Frequently Asked Questions

Do these worksheets show shapes in non-standard orientations?

Yes. Several worksheets present triangles, squares, and rectangles at rotated angles specifically to surface the orientation misconception. Students who have only seen a triangle pointing upward will often call a downward-pointing version incorrect or give it a different name. These tasks require students to count sides and vertices on every figure regardless of how it sits on the page — the only reliable way to break the orientation habit before it carries into later grades.

How long does each worksheet take to complete?

Most tasks run five to ten minutes for a mid-year first grader working at a steady pace. Drawing tasks take slightly longer because of the fine motor demand. Labeling worksheets move faster.
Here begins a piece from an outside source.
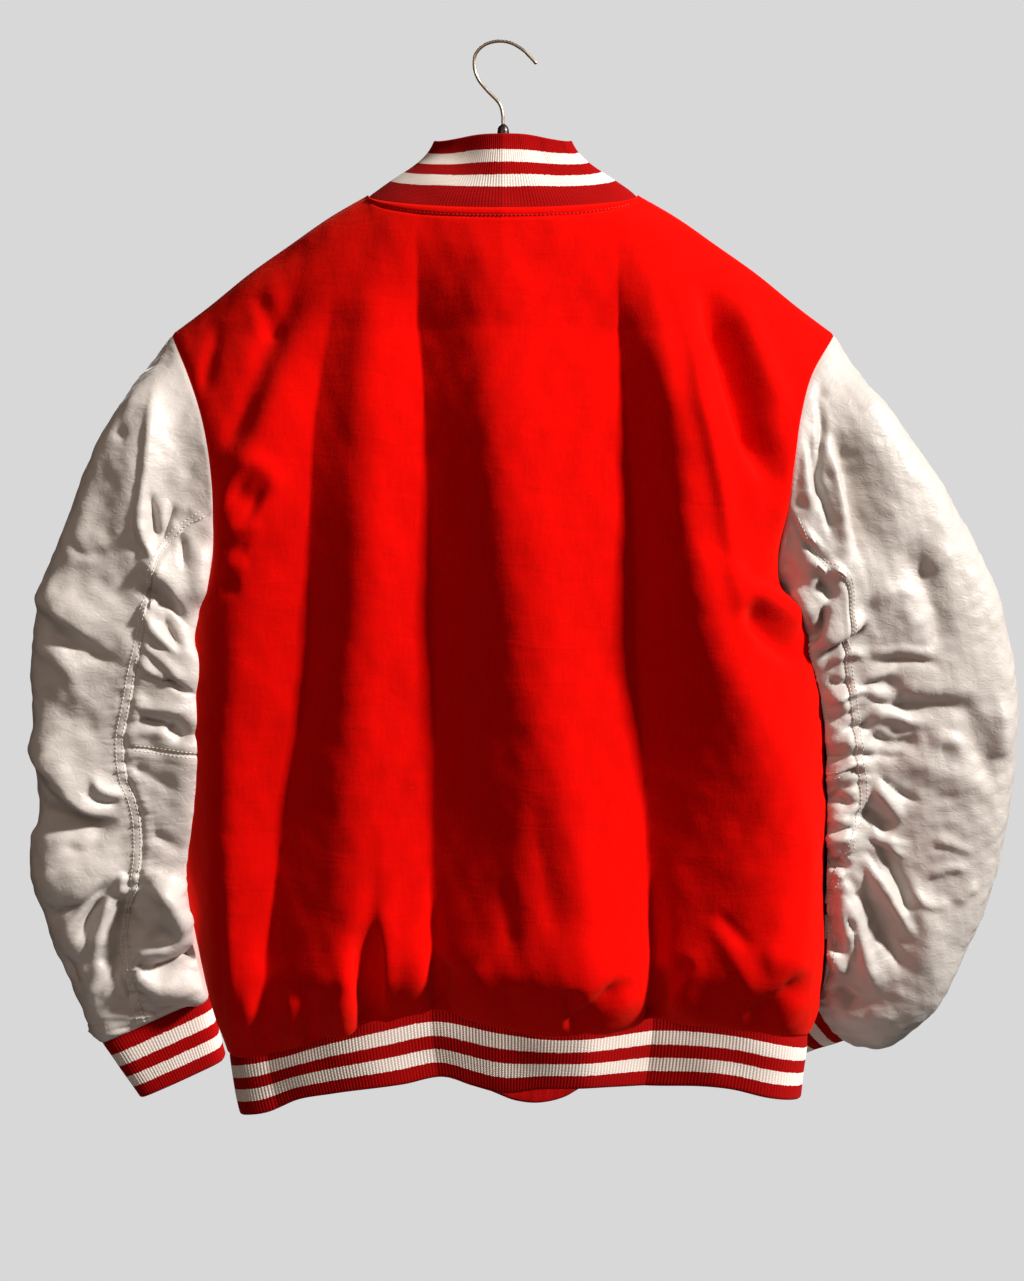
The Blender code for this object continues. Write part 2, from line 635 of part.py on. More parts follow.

That range makes them practical for warm-ups, center rotations, and six-minute exit tickets without needing to split any single worksheet across two sessions.

Are these tasks appropriate for kindergartners working ahead in geometry?

The defining-versus-non-defining attributes content is calibrated for first-grade standards — kindergarten geometry focuses on naming shapes rather than analyzing their properties, and the composing and partitioning tasks align with 1.G rather than K.G standards. A kindergartner working well ahead may handle the sorting tasks with teacher support on the attribute vocabulary. The drawing tasks, which require students to produce shapes from written descriptions, will be challenging for most kindergartners regardless of overall math readiness.